Rights group urges Gambian leader to disavow anti-gay threats

NEW YORK (AFP) — A leading human rights group has appealed to Gambian President Yahya Jammeh to disavow his reported comments encouraging violence against gays.

In an open letter to Jammeh, New York-based Human Rights Watch also said it was concerned about the arrest or questioning of at least four people in The Gambia's capital Banjul following his statements.

"We urge you to publicly disavow threats and vilification directed against gays and lesbian people in Gambia," said the letter signed by Scott Long, director of HRW's Lesbian, Gay, Bisexual and Transgender Rights Program.

"We ask you to affirm publicly and without equivocation that all people should enjoy their rights regardless of their sexual orientation and gender identity," he wrote.

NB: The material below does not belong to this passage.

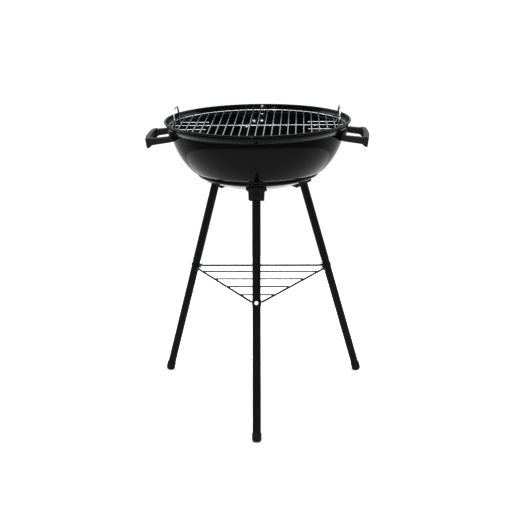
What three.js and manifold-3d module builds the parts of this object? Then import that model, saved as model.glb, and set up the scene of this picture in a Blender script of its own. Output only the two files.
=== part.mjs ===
// Kettle charcoal grill on three splayed legs: an enamelled bowl, two grates,
// a bottom air vent, two side handles and a wire shelf between the legs.
// Millimetres, +Z up. The origin is on the floor, in the middle of the grill's outline.
import * as THREE from "three";
import { mergeVertices } from "three/addons/utils/BufferGeometryUtils.js";
import Module from "manifold-3d";

const wasm = await Module();
wasm.setup();

// General
const GAP = 0.3;
const OVERLAP = 0.35;
const FAR = 400;
const degrees = THREE.MathUtils.degToRad;

// Bowl: a rolled rim, a flared lip, a rounded body, a step and a shallow dish
const RIM_RADIUS = 220;
const RIM_HEIGHT = 694;
const SHEET = 1.2;
const BEAD_RADIUS = 3;
const LIP_RADIUS = 215.3;
const LIP_HEIGHT = 686;
const FLARE_RADIUS = 211;
const FLARE_HEIGHT = 678;
const BODY_RADIUS = 206;
const BODY_DEPTH = 175;
const BODY_CENTRE_HEIGHT = 690;
const BODY_TOP_HEIGHT = 672;
const BODY_FOOT_HEIGHT = 577.5;
const STEP_RADIUS = 145;
const STEP_TOP_HEIGHT = 575.5;
const STEP_BOTTOM_HEIGHT = 567;
const DISH_RADIUS = 141;
const DISH_CURVE = 316;
const DISH_HEIGHT = 530;
const VENT_PANEL_RADIUS = 46;
const BOWL_SIDES = 48;
const FLAT_OF_SIDE = Math.cos(Math.PI / BOWL_SIDES);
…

Long called on Jammeh to ask police to release all people still detained on charges or under suspicion of homosexual conduct and refrain from such arrests.

The rights group also urged the president to repeal the country's colonial-era sodomy law, which punishes sex between two men with 14 years in prison.

During a political rally last month, Jammeh said homosexuality would not be tolerated in his country and that he would "cut off the head" of any gay person caught in The Gambia, local journalists told AFP.

About two weeks later, two Spaniards were arrested and accused of making a homosexual advance to two taxi drivers.